If you were to read verses 14-15 that verse is communicating a deep truth about Paul.
He is in prison which is a hole in a ground with people on top of each other.
It’s cold, dark, no bathroom, and Paul is hurting.
Yet he throws himself on the ground and is pleading on behalf of the Ephesian Church.
Paul understands that the strength he is about to pray for won’t come from this Church doing the right things but it comes from the Holy Spirit.

Strength In Our Inner Being (v. 16)

This shouldn’t be a novel concept since I feel like I say it every week but you are born sinful.
We are stained with sin.
Out of all this though Paul knows that Jesus has the power to cleanse us.
The tail end of verse 16 Paul starts with strength for our inner being.
Paul isn’t praying to fix the surface level, but that our inner being is strengthened.
Our inner being means the core and character of who we are.
The question Paul asks is how are you reacting and behave internally?
Paul’s solution is that the Holy Spirit to strengthen us.
We love to say we agree with that but a majority of us lie.
Why? We believe right information leads to right actions.
If only I knew how to do this part of Christianity better I wouldn’t struggle.
Have your parents ever told you something you knew was the right thing to do but yet you didn’t do it? Teacher? Small Group leader? Myself?
We think God wants behavior modification but instead God wants to mold hearts.
This power from the Holy Spirit is available for us and can change us. We just don’t live on our knees pleading for that. We believe the right program or the right message will come along.

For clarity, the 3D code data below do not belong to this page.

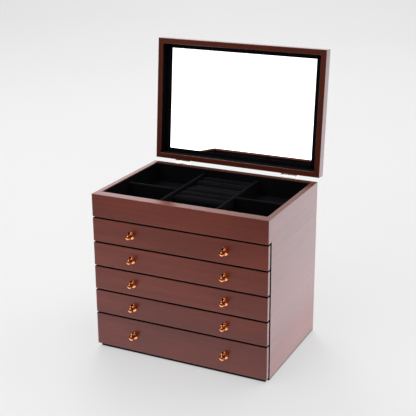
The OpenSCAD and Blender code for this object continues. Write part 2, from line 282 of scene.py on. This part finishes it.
def metal(name, colour, tarnish, roughness):
    """Polished metal, clouded here and there to its tarnish colour, with fine scratches."""
    made, tree, shader = material(name)
    where = object_place(tree)
    cloud = noise(tree, where, 260, detail=4)
    scratches = noise(tree, where, 1800, (1, 0.15, 1), detail=3, roughness=0.7)
    feed(tree, shader.inputs["Base Color"], ramp(tree, cloud, [(0.35, tarnish), (0.65, colour)]))
    shader.inputs["Metallic"].default_value = 1.0
    feed(tree, shader.inputs["Roughness"],
         grey_ramp(tree, scratches, [(0.35, roughness), (0.75, roughness * 1.6)]))
    feed(tree, shader.inputs["Normal"], bump(tree, scratches, 0.06, 0.0001))
    return made


def mirror_glass():
    """Silvered glass, a trace duller where it is dusty."""
    made, tree, shader = material("mirror_glass")
    dust = noise(tree, object_place(tree), 90, detail=6, roughness=0.7)
    feed(tree, shader.inputs["Base Color"],
         ramp(tree, dust, [(0.3, (0.955, 0.965, 0.962)), (0.8, (0.935, 0.948, 0.945))]))
    shader.inputs["Metallic"].default_value = 1.0
    feed(tree, shader.inputs["Roughness"], grey_ramp(tree, dust, [(0.4, 0.004), (0.9, 0.02)]))
    return made


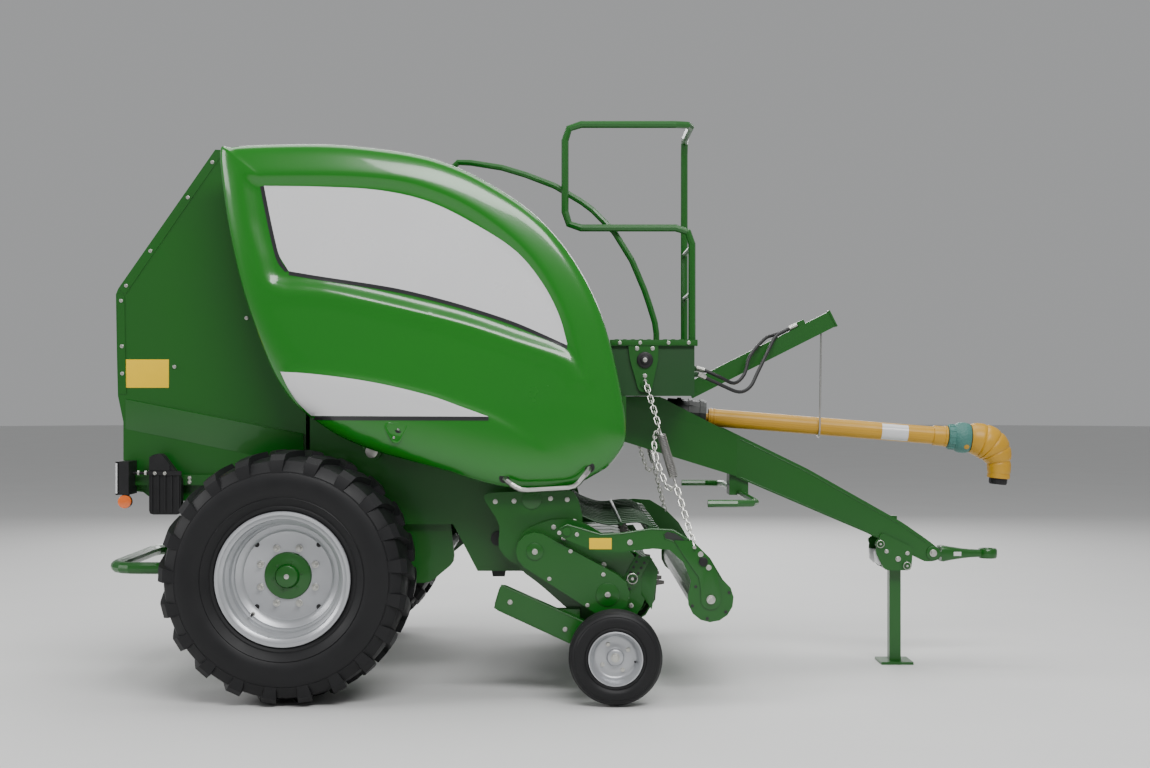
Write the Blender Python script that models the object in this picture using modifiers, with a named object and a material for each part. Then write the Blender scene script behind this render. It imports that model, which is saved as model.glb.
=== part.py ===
"""Round baler: fixed roller chamber, towed, standing on its wheels and its jack.

Metres, +Z up. +X points at the hitch and -Y is the machine's right-hand side.
Lengths are laid out from the axle (X = 0) and the ground (Z = 0); the root empty
then moves the whole machine so that its origin lies under the middle of its box.
"""
import math

import bmesh
import bpy
from mathutils import Matrix, Vector

# ---- clearances
SEAT = 0.0003            # between pieces that touch
RUNNING = 0.006          # between pieces that move past each other
BORE_PLAY = 0.0005       # round a pin or spindle

# ---- wheels
TYRE_RADIUS = 0.586
TYRE_WIDTH = 0.50
TRACK = 2.04
WHEEL_STEPS = 24         # facets round a road wheel
GAUGE_STEPS = 18         # facets round a gauge wheel
RIM_RADIUS = 0.283
RIM_FLANGE = 0.311
HUB_RADIUS = 0.11
HUB_FLANGE = 0.165
SPINDLE_RADIUS = 0.035
AXLE_BEAM = 0.11
GAUGE_RADIUS = 0.215
GAUGE_WIDTH = 0.16
GAUGE_RIM = 0.118
GAUGE_CLEARANCE = 0.008  # under the gauge wheels when parked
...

Strength in Experiential Love (v. 17-19)

Only when we are rooted and grounded in perfect love do we truly see God.
God embodied perfect love through Jesus Christ on the cross.
If we are not in love with Jesus than we cannot begin to understand who he is.
So what does this mean? We believe the objective but struggle with the subjective
Objectively we know that the love of God is far greater than we understand.
The breadth, length, height, and depth. Objectively we know the Bible teaches that God loves us.
Subjectively though, our experiences do not reflect that.
The Bible will often attack this idea of objectively knowing God without subjectively knowing him.
We talked about it the second week of this series but it’s more than just a head knowledge.
Head knowledge is a good start but it has to move past that.
We can define forgiveness amazingly but unless you experience it you don’t know the power.
I’m talking about receiving and giving by the way.
We believe the objective is enough but it’s not.
Israel and the Red Sea. Judas Iscariot and Jesus.
Paul is praying they comprehend this which is to understand they lay a hold of this. It takes root in their heart not just their head.
After praying for the comprehension it than goes to knowing the love the leads to fullness.

Strength in Abundance (v. 20-21)

This last one is a strength of abundance.
God is able to do more than we can fathom.
We don’t believe it though because if we did we would spend a lot more time in prayer that some of us do.
Or we would be praying a lot more specifically than just generally.